[Aim of the exercise]
Only the lines from the start of the material through the line containing "return [functools.partial(ring, s" are to be extracted, exactly as they appear.
* Begin Given data *
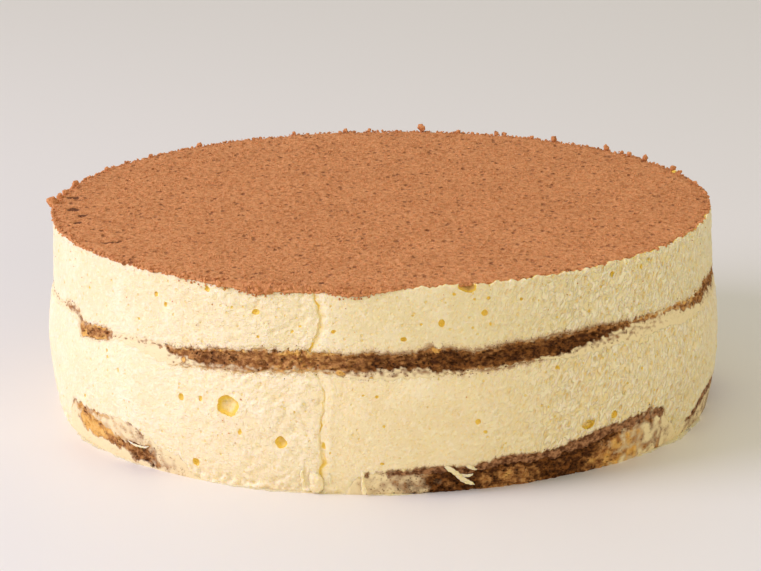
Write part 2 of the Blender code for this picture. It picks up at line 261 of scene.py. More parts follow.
def cylinder(sides, radius, rows):
    """A closed cylinder, one metre high, with its wall cut across into rows of vertices."""
    piece = fresh(bpy.ops.mesh.primitive_cylinder_add, vertices=sides, radius=radius, depth=1)
    bpy.ops.object.mode_set(mode="EDIT")
    bpy.ops.mesh.select_mode(type="EDGE")
    bpy.ops.mesh.select_all(action="DESELECT")
    bpy.ops.object.mode_set(mode="OBJECT")
    for edge in piece.data.edges:
        low, high = (piece.data.vertices[i].co.z for i in edge.vertices)
        edge.select = abs(high - low) > 0.5
    bpy.ops.object.mode_set(mode="EDIT")
    bpy.ops.mesh.subdivide(number_cuts=rows - 2)
    bpy.ops.object.mode_set(mode="OBJECT")
    return piece


def rings_of(ring, rows, crowding=0):
    """A layer's ring at even shares of the way up its wall, closer at both ends by the crowding."""
    shares = [row / rows for row in range(rows + 1)]
    return [functools.partial(ring, s - crowding * math.sin(math.tau * s)) for s in shares]


def rows_of(name, rings):
    """A closed wall of rows, with each row's vertices on its ring: a function that gives the radius
    and height at an angle."""
    piece = cylinder(COLUMNS, 1, len(rings))
    piece.name = name
    for vert in piece.data.vertices:
        even = math.atan2(vert.co.x, -vert.co.y)
        angle = round(math.degrees(even - FRONT_CROWDING * math.sin(even)), 4)
        ring = rings[round((vert.co.z + 0.5) * (len(rings) - 1))]
        radius, height = ring(angle)
        vert.co = place(angle + seam_drift(angle, height), radius, height)
    return piece


def paint(piece, names, rule):
    """Stores the values of rule(angle, radius, height) on every vertex, for the finish to read."""
    rows = []
    for vert in piece.data.vertices:
        angle, radius, height = polar(vert.co)
        rows.append(rule(round(angle - seam_drift(angle, height), 2), radius, height))
    for name, values in zip(names, zip(*rows)):
        piece.data.attributes.new(name, "FLOAT", "POINT").data.foreach_set("value", values)


def soften(piece, sharp_over=50):
    choose(piece)
    bpy.ops.object.shade_smooth_by_angle(angle=math.radians(sharp_over))


class Field:
    """A socket in a finish's nodes, so that finishes can be written as sums of patterns."""

    def __init__(self, finish, socket):
        self.finish = finish
        self.socket = socket

    def math(self, operation, *values):
        return self.finish.node("Math", {"operation": operation}, dict(enumerate(values)))

    def __add__(self, other):
        return self.math("ADD", self, other)

    __radd__ = __add__

    def __sub__(self, other):
        return self.math("SUBTRACT", self, other)

    def __rsub__(self, other):
        return self.math("SUBTRACT", other, self)

    def __mul__(self, other):
        return self.math("MULTIPLY", self, other)

    __rmul__ = __mul__

    def at_least(self, other):
        return self.math("MAXIMUM", self, other)

    def between(self, low, high):
        """0 at low, 1 at high, and smooth between them."""
        settings = {"interpolation_type": "SMOOTHSTEP"}
        return self.finish.node("MapRange", settings, {0: self, 1: low, 2: high})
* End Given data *
[Response to the task]
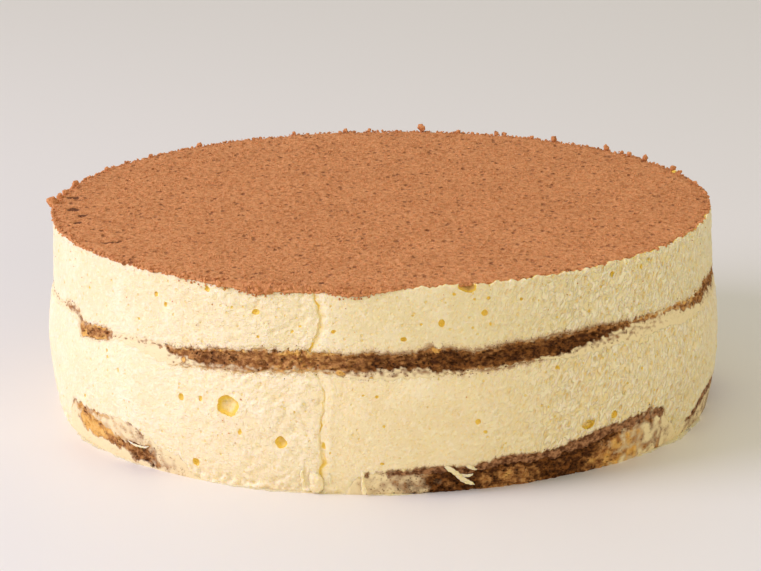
Write part 2 of the Blender code for this picture. It picks up at line 261 of scene.py. More parts follow.
def cylinder(sides, radius, rows):
    """A closed cylinder, one metre high, with its wall cut across into rows of vertices."""
    piece = fresh(bpy.ops.mesh.primitive_cylinder_add, vertices=sides, radius=radius, depth=1)
    bpy.ops.object.mode_set(mode="EDIT")
    bpy.ops.mesh.select_mode(type="EDGE")
    bpy.ops.mesh.select_all(action="DESELECT")
    bpy.ops.object.mode_set(mode="OBJECT")
    for edge in piece.data.edges:
        low, high = (piece.data.vertices[i].co.z for i in edge.vertices)
        edge.select = abs(high - low) > 0.5
    bpy.ops.object.mode_set(mode="EDIT")
    bpy.ops.mesh.subdivide(number_cuts=rows - 2)
    bpy.ops.object.mode_set(mode="OBJECT")
    return piece


def rings_of(ring, rows, crowding=0):
    """A layer's ring at even shares of the way up its wall, closer at both ends by the crowding."""
    shares = [row / rows for row in range(rows + 1)]
    return [functools.partial(ring, s - crowding * math.sin(math.tau * s)) for s in shares]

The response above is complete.